91. Amendment 185 would impose a corresponding consultation requirement on the YPLA before it could appoint governors under the new section 56I of the Further and Higher Education Act 1992.
92. Amendment 182 would change the period during which a sixth form college corporation is prohibited from converting back into a further education corporation from five years to two years.
93. Amendments 188, 192 and 193 would amend Schedule 9 so that the power to appoint and dismiss the deputy chair of Ofqual is given to Ofqual rather than the Secretary of State. Amendments 187, 189 and 191 are consequential on those amendments.

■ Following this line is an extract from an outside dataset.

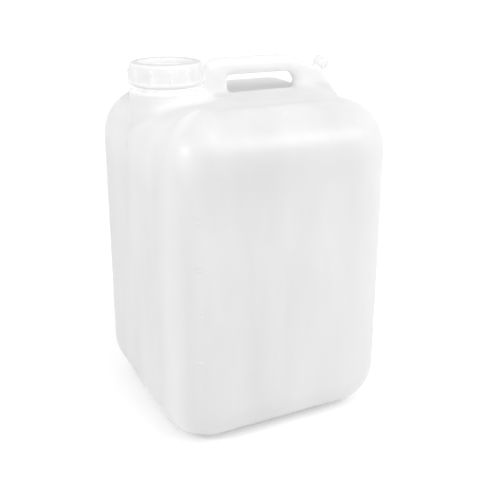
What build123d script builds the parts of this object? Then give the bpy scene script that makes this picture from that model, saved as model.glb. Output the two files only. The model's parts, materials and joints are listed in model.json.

94. Amendments 190 and 194 would impose a new duty on the Secretary of State to consult the Chief Regulator in relation to the appointment or dismissal of Ofqual members. The amendments also make provision for circumstances in which it is not practicable to consult the Chief Regulator, if for example there was a vacancy for that position or the incumbent was seriously ill for an extended period. In such circumstances, and only if the matter for decision is urgent, the Secretary of State could consult the deputy instead (if one had been appointed and it was practicable to do so). The only circumstances under which the Secretary of State could act without consultation is if the matter was urgent (for example if Ofqual was inquorate owing to a vacancy) and it was not practicable to consult the Chief Regulator or any deputy (for example because one was seriously ill for an extended period and the other position was vacant).
95. These amendments would address a technical drafting problem with amendments in the Bill to the Education Act 2002 and the Childcare Act 2006. Schedule 12 makes changes to the Secretary of States powers relating to the making of supplementary provisions as part of the processes for specifying how National Curriculum and Early Years Foundation Stage assessments should be organised. The amendments would ensure that the process of making supplementary provisions will work as intended.
96. Amendment 199 would ensure consistency between the new sections 69A and 69B inserted by Schedule 13.